- **Problem to work on**:
Set down exactly the lines from the one with "Continue the Blender" to the one with "# ---------------- studio", both included, and no line outside that range.

+---+

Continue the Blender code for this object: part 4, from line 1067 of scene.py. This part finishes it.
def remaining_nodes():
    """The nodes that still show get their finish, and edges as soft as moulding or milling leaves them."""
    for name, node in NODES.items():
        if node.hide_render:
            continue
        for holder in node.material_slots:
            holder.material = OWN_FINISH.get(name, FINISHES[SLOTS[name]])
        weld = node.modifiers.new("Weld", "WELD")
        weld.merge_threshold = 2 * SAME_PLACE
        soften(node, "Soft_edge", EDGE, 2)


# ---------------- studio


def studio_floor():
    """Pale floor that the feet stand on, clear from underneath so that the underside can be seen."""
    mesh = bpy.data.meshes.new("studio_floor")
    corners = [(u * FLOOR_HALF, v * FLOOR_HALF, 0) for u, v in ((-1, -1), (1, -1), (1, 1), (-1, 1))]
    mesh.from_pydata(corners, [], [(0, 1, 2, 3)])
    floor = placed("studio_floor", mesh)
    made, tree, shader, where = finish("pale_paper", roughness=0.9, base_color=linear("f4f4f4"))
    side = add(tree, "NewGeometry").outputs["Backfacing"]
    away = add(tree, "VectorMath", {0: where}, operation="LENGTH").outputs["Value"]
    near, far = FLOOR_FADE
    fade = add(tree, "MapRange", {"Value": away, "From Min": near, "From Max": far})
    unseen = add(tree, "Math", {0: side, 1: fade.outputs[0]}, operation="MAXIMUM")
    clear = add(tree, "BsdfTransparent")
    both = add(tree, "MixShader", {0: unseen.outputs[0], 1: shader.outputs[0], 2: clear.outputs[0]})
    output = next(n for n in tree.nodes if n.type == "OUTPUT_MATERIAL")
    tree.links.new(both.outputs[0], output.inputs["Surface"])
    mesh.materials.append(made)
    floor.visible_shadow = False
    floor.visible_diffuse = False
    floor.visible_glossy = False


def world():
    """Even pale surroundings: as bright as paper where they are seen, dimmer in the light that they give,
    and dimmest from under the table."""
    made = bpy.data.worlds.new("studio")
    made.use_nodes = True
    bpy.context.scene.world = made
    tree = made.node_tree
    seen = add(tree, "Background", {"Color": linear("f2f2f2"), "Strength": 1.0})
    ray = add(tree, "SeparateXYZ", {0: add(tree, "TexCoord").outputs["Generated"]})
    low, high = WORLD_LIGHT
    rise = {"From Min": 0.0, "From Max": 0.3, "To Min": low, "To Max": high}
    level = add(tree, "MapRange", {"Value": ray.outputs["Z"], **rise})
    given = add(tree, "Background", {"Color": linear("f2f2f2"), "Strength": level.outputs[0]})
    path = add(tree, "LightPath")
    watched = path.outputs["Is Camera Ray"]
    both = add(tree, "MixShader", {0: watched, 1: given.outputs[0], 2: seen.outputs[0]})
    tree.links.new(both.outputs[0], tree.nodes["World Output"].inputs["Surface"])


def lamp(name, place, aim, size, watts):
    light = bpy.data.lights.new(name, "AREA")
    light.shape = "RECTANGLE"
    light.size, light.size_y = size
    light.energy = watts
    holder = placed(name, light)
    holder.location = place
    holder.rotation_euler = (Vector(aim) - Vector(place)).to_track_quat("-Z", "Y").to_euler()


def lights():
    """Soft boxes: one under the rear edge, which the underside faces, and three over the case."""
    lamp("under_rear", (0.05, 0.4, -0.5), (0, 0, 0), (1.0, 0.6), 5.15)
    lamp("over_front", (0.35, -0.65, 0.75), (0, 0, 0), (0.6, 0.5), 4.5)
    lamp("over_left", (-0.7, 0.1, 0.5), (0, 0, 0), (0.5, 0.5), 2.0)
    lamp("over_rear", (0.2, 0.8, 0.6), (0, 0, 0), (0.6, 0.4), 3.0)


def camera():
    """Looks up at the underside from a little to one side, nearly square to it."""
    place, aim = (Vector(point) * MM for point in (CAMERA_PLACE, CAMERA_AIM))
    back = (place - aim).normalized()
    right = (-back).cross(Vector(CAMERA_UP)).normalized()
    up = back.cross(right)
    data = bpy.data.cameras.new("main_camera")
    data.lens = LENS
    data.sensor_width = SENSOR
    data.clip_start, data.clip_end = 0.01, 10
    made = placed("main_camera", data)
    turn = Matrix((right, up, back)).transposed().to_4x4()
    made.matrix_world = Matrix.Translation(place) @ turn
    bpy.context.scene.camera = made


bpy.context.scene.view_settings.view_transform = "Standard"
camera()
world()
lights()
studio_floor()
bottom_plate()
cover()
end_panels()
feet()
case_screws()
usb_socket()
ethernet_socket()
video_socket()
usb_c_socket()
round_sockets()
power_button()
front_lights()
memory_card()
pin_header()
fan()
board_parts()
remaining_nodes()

+---+

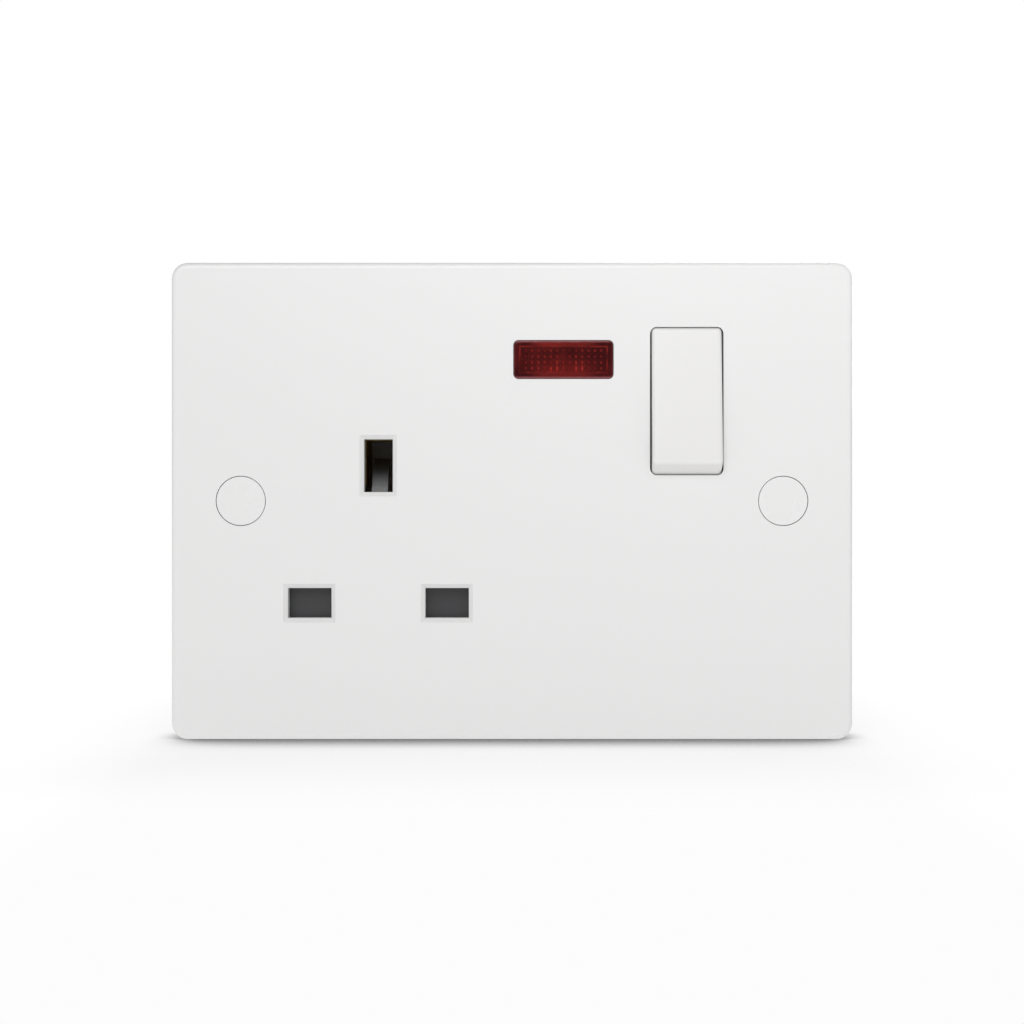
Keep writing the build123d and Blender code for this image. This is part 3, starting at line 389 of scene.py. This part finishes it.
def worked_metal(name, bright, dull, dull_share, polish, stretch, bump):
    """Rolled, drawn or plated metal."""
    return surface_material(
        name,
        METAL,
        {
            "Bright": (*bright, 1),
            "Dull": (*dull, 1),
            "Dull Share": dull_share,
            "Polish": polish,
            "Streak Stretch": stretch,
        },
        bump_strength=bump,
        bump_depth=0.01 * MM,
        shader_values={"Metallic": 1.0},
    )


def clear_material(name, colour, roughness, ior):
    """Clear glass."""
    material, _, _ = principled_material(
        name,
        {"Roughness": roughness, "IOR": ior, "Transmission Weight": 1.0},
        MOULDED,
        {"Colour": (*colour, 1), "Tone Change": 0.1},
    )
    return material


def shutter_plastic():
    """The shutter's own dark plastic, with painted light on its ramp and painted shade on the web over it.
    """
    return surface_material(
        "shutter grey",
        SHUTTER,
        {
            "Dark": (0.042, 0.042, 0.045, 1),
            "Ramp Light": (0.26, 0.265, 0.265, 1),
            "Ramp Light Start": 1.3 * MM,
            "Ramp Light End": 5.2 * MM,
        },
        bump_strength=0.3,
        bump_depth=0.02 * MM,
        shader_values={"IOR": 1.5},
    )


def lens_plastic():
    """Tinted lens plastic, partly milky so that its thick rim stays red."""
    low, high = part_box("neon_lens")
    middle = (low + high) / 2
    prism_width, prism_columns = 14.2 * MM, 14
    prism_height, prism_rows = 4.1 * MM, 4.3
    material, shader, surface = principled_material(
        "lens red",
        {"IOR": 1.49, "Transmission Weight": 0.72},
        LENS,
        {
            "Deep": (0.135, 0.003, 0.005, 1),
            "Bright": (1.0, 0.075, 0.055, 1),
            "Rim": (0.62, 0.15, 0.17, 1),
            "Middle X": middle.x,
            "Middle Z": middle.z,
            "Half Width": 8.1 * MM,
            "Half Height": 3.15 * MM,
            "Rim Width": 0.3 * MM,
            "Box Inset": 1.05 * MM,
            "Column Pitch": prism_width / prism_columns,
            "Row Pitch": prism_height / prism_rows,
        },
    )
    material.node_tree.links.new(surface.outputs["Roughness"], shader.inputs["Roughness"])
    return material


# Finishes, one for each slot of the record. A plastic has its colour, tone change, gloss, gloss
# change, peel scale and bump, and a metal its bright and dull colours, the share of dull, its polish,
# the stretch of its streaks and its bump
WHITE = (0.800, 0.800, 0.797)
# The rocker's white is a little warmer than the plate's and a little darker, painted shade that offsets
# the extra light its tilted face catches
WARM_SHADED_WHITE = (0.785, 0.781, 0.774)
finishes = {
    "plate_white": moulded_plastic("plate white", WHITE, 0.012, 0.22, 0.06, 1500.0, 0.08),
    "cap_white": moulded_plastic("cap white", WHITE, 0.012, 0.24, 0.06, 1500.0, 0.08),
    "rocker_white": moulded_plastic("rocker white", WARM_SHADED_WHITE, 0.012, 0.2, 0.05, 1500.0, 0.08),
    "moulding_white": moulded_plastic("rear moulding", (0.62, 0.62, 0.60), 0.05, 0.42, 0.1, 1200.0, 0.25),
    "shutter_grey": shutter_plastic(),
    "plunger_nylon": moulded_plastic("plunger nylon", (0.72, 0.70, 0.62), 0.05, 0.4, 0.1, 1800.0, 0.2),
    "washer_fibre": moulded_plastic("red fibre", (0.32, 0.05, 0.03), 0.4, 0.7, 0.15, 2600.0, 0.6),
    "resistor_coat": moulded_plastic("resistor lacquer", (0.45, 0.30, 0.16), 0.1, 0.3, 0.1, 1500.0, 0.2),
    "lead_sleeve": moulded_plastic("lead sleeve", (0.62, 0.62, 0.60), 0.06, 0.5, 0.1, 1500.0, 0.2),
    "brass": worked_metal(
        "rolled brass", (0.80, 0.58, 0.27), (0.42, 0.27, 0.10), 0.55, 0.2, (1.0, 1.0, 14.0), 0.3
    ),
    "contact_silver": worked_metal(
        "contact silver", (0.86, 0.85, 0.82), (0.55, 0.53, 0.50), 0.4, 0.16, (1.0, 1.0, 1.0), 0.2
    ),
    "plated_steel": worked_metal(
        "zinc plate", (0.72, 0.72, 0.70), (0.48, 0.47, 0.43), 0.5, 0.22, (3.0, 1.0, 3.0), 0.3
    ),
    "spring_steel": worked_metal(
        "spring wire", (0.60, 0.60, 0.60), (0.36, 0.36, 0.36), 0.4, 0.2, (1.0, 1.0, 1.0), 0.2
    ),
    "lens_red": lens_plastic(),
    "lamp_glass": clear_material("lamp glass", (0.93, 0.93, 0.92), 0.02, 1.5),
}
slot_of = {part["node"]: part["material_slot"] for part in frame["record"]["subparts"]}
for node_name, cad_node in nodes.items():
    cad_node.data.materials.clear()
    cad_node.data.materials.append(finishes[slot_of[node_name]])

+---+

- **Task solution**:
Continue the Blender code for this object: part 4, from line 1067 of scene.py. This part finishes it.
def remaining_nodes():
    """The nodes that still show get their finish, and edges as soft as moulding or milling leaves them."""
    for name, node in NODES.items():
        if node.hide_render:
            continue
        for holder in node.material_slots:
            holder.material = OWN_FINISH.get(name, FINISHES[SLOTS[name]])
        weld = node.modifiers.new("Weld", "WELD")
        weld.merge_threshold = 2 * SAME_PLACE
        soften(node, "Soft_edge", EDGE, 2)


# ---------------- studio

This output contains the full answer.